Perhaps some of your readers may be able to throw some light on this curious practice of sin-eating, or on the existence of regular sin-eaters.

E. H. B.

Demerary.

[Mr. Ellis, in his edition of Brande's Popular Antiquities, vol. ii. p. 155. 4to. has given a curious passage from the Lansdowne MSS. concerning a sin-eater who lived in Herefordshire, which has been quoted in the Gentleman's Magazine, vol. xcii. pt. i. p. 222.]

"A Posie of other Men's Flowers" (Vol. iv., pp. 58. 125.).

—If D. Q. should succeed in finding this saying in Montaigne's Works, I hope he will be kind enough to send an "Eureka!" to "NOTES AND QUERIES," as by referring to pp. 278. 451. of your second volume he will see that I am interested in the question.

I am still inclined to think that the metaphor, in its present concise form at all events, does not belong to Montaigne, though it may owe its origin to some passage in the Essays. See, for example, one in book i. chap. 24.; another in book ii. chap. 10., in Hazlitt's second edition, 1845, pp. 54. 186.

But I have not forgotten Montaigne's motto, "Que sçais-je?" The chances are that I am wrong. I should certainly like to see his right to the saying satisfactorily proved by reference to book, chapter, and page.

C. FORBES.

Temple.

At the conclusion of the preface to the thick 8vo. edition of the Elegant Extracts, Verse, published by C. Dilly, 1796, you will find these words:—

"I will conclude my preface with the ideas of Montaigne. 'I have here only made a nosegay of culled flowers, and have brought nothing of my own but the thread that ties them.'"

R. S. S.

56. Fenchurch Street.

Table Book (Vol. i., p. 215.).

—See Transactions of the Royal Irish Academy, vol. xxi., Antiq. pp. 3-15, and some specimens in the museum of the Academy. (Proceedings, vol. iii. p. 74.)

R. H.

Briwingable (Vol. iv., p. 22.).

—I cannot find this word in any authority to which I have access. I derive it from

Sax. {briþan}, to brew, and {Eafel}, a tax; and think it the same as tolsester, a duty payable to the lord of the manor by ale-brewers, mentioned in Charta 55 Hen. III.: "Tolsester cerevisie, hec est pro quolibet braccino per annum unam lagenam cerevisie."

F. J.

Simnels (Vol. iii., pp. 390. 506.).

—T. very sensibly suggests that Lambert Simnel is a nickname derived from a kind of cake still common in the north of England, and eaten in Lent. I have never met with Simnel as a surname, and have actually been told, as a child, that the Simnels were called after Lambert; which is so far worthy of note as that it connects the two together in tradition, though, no doubt, as T. suggests, it is Lambert who was called after the Simnels. As a child I took the liberty to infer, in consequence, that Parkins (gingerbread of oatmeal instead of flour, and also common in the north of England) were called after Perkin Warbeck. I am aware of the superior claim of Peterkin now; but the coincidence may perhaps amuse your correspondents.

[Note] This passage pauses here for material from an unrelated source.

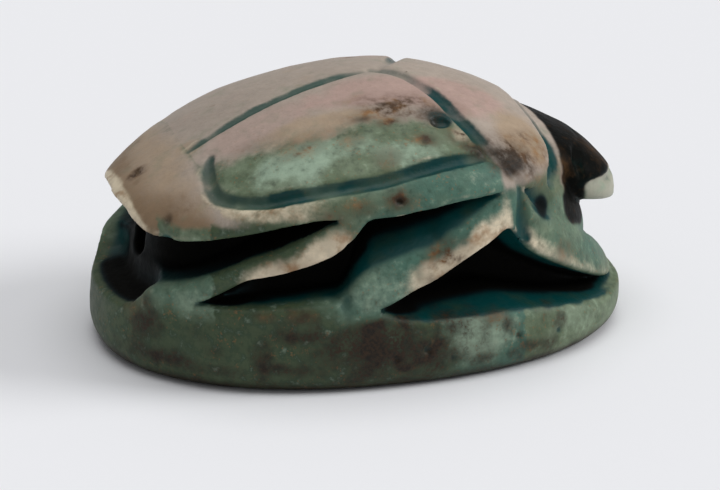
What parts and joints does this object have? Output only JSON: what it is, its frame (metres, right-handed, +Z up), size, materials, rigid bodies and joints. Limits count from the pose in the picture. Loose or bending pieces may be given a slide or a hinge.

A Ship's Berth (Vol. iv., p. 83.).

—I would suggest to your correspondents S. S. S. (2) another derivation for our word berth.

The present French berceau, a cradle, was in the Norman age written berȝ, as appears in a MSS. Life of St. Nicholas in the Bodleian Library. This Life has been printed at Bonn by Dr. Nicolaus Delius, 1850; but in the print the character ȝ has been represented by the ordinary z. This is a pity, because, as all know who are familiar with our MSS. of the twelfth and thirteenth centuries, this figure ȝ took not unfrequently the place of ð (th); and on this account it is a character which ought to be scrupulously preserved in editing. Berȝ then was probably pronounced berth, or possibly with a little more of the sibilant than is now found in the latter. How easily the sibilant and the th run into one another may be seen by the third person singular of our present Indicative:

saith says.
doth does.
hopeth hopes.

J. E.

Oxford, August 2. 1851.

Suicides buried in Cross-roads (Vol. iv., p. 116.).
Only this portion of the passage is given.